The Rest of Heaven Was Blue by Matthew Wilkins

There are a lot of Vietnam War-related graphic novels, but Matthew Wilkins’ The Rest of Heaven was Blue (Amazon Digital Services, 67 pp., $4.99, Kindle) is the first I’ve reviewed. I leafed through it as best I could on a Kindle, and it made a good impression due to the strong drawing (by Emmanuel Xerx Javier, with letters by Andy Manthei) and the vivid green of the jungle and the red of the bloodshed.  

But then I read the book carefully, frame by frame and page by page.  The good first impression did not survive.

The first thing I noticed about the drawing and presentation of the soldiers in this book is that the depictions of both our side and the enemy showed men of great musculature and size. The difference in size between the Americans and the Vietnamese is ignored. In this book the Vietnamese are not tiny the way they really were, and the Americans are not thin and underfed with that lean and hungry look.

The drawings seemed right out of the war comic books of the 1960s, which depicted soldiers on both sides the same way. My theory is that the author believed that for the VC and the NVA to do well against us, they had to be big guys. In other words: How could little tiny people kick our asses?

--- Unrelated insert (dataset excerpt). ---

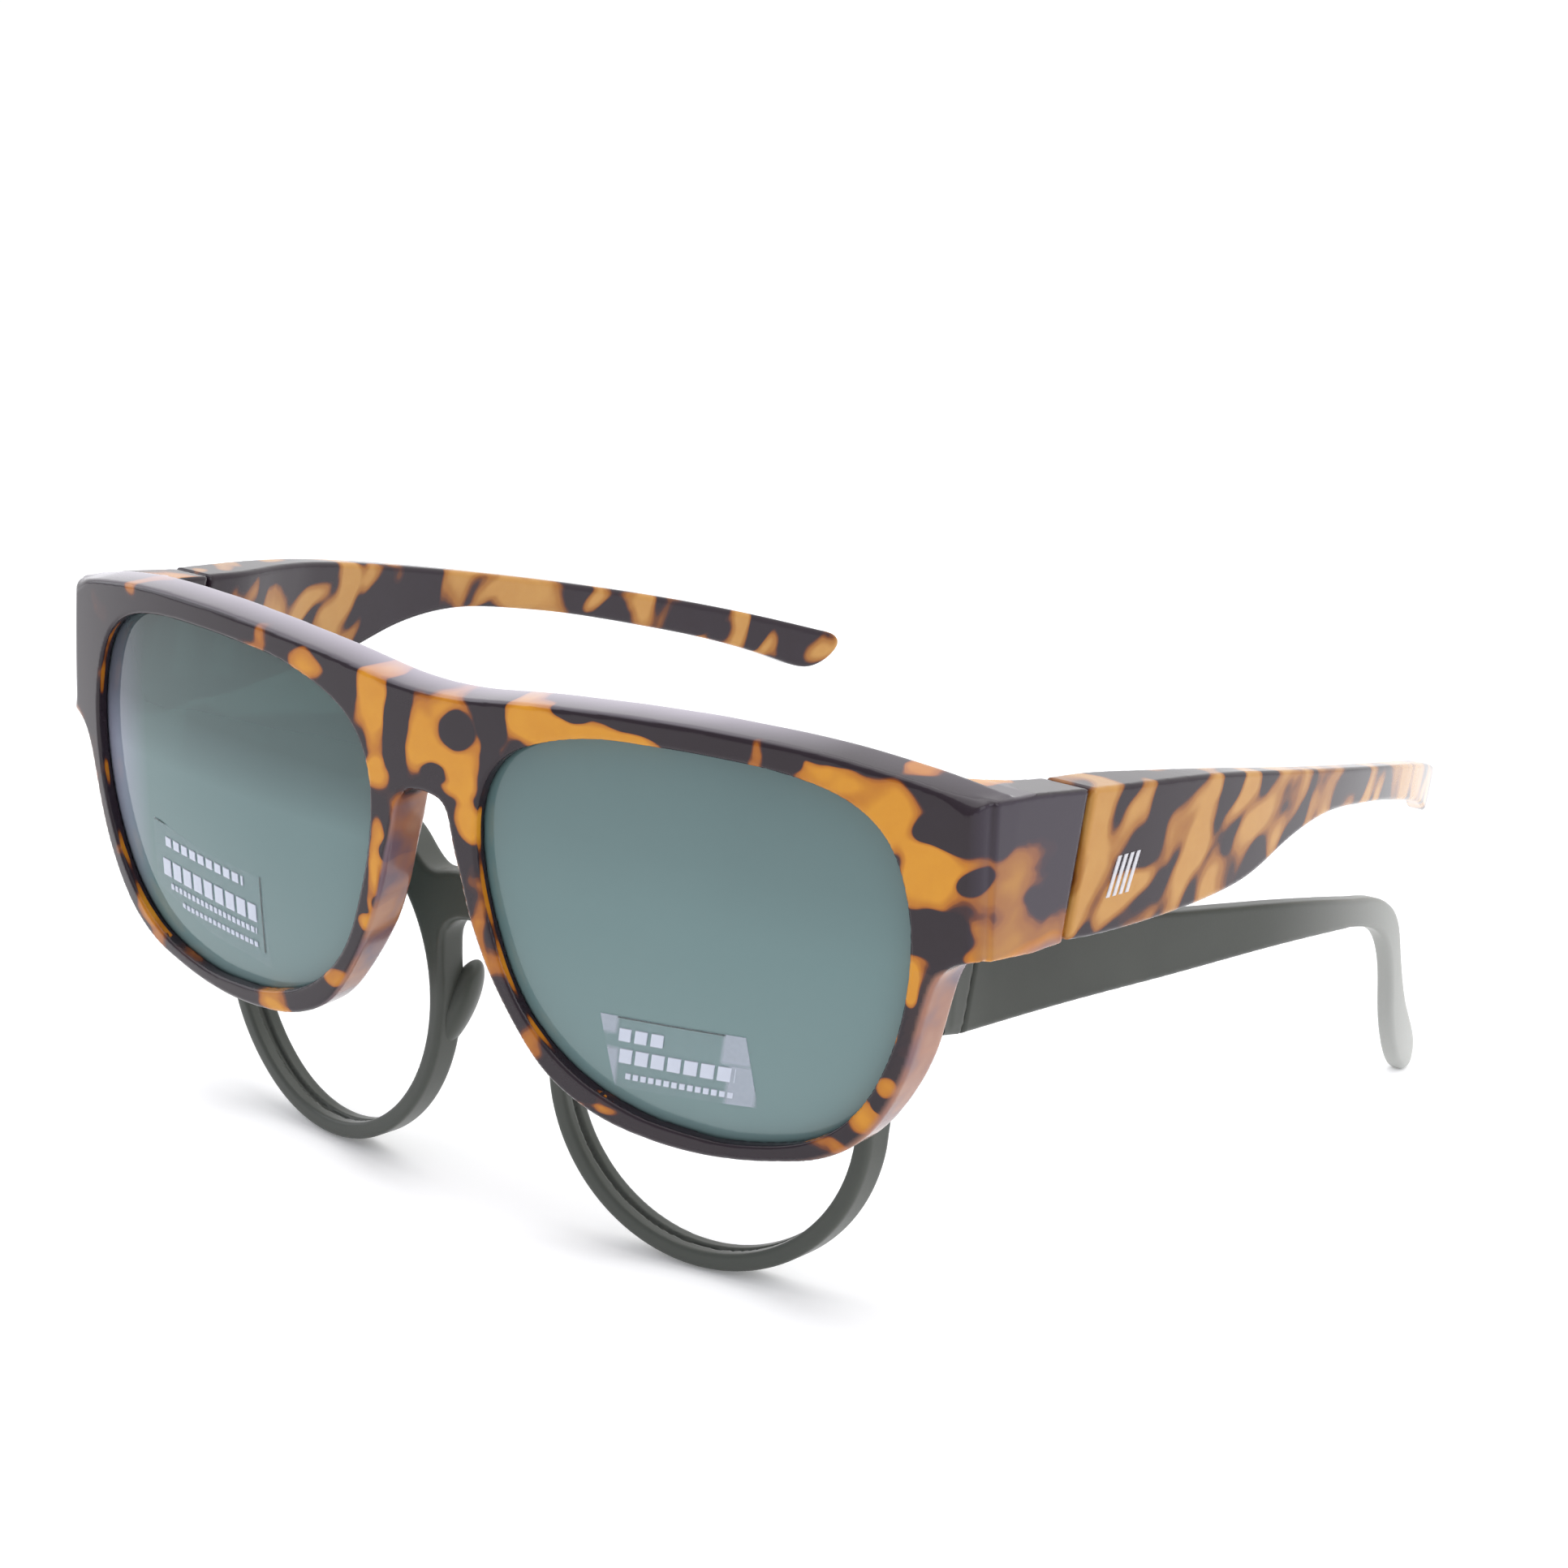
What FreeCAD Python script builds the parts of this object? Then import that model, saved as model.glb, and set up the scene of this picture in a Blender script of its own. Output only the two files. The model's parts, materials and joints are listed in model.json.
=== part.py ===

It saddened me how bad this graphic novel turned out to be. Javier has drawn it very strongly and the lettering by Manthei is fine, but the writing is just not good. Wilkins, for example, has an infantryman saying “If it were…”  That simply does not capture the flavor of true grunt-speak.

Another unreal sentence: “I felt engulfed in an undertow of savagery.”

After building a huge fire to sit around when in the jungle sleeping in well-built tents furnished with ground covers and sleeping bags, the men converse as though no enemy can be sneaking up on them. Grunts behaving like this on a recon patrol? Not likely. Not even possible.

While sitting by the fire one of the men says, “Back home once, I smelled a nigger burning, but what we smelled today…”  This is what passes for realistic fireside chat during patrol downtime?

Showing infantrymen sitting around a fire wearing wife-beater tee shirts, arms bare to the ten million mosquitoes and leaches, does not encourage this reader to believe that the writer and artist have done much research on the Vietnam War. I suspect that the three principals of this book are not Vietnam veterans.

Further reading tops this off with a scene of a grunt saluting with his left arm a major who arrives in a very small LZ in a helicopter delivering beer to his men. Is the salute symbolism or a mistake?

The grunt is wearing a white tee shirt. Where are the green ones we all wore?  Further, during my war, saluting of majors in the field was not required nor encouraged.

The story lost me when the men shot their own buddies on the patrol. Then, when a trooper was shown cutting an ear off of a live VC, I was ready to quit this graphic novel. But I persisted. Oh, and the knife the guy uses to saw off the ear was bigger than anything that Jim Bowie ever used.

There’s a scene I enjoyed for all the wrong reasons in which Agent Orange is sprayed from the air and the spray is lightly tinged with orange. But the name “Agent Orange” came from the color of the barrels it was stored in, not the color of the toxic herbicide.

Most of the grunts look much older than they should. They don’t appear to be teenagers and men in their early 20’s that most of us were. And when the troops cross a stream in the jungle, they use a swinging bridge that looks as though it came from Yellowstone Park.

All this leads me to ask the question that dogged me throughout the book: “Why do people choose to write books about subjects they know little or nothing about?”

And if they make that choice, why don’t they get close to an expert, someone who has been there and get advice and counsel? Is it hubris, sloth, ignorance, or what?

I don’t recommend this graphic novel.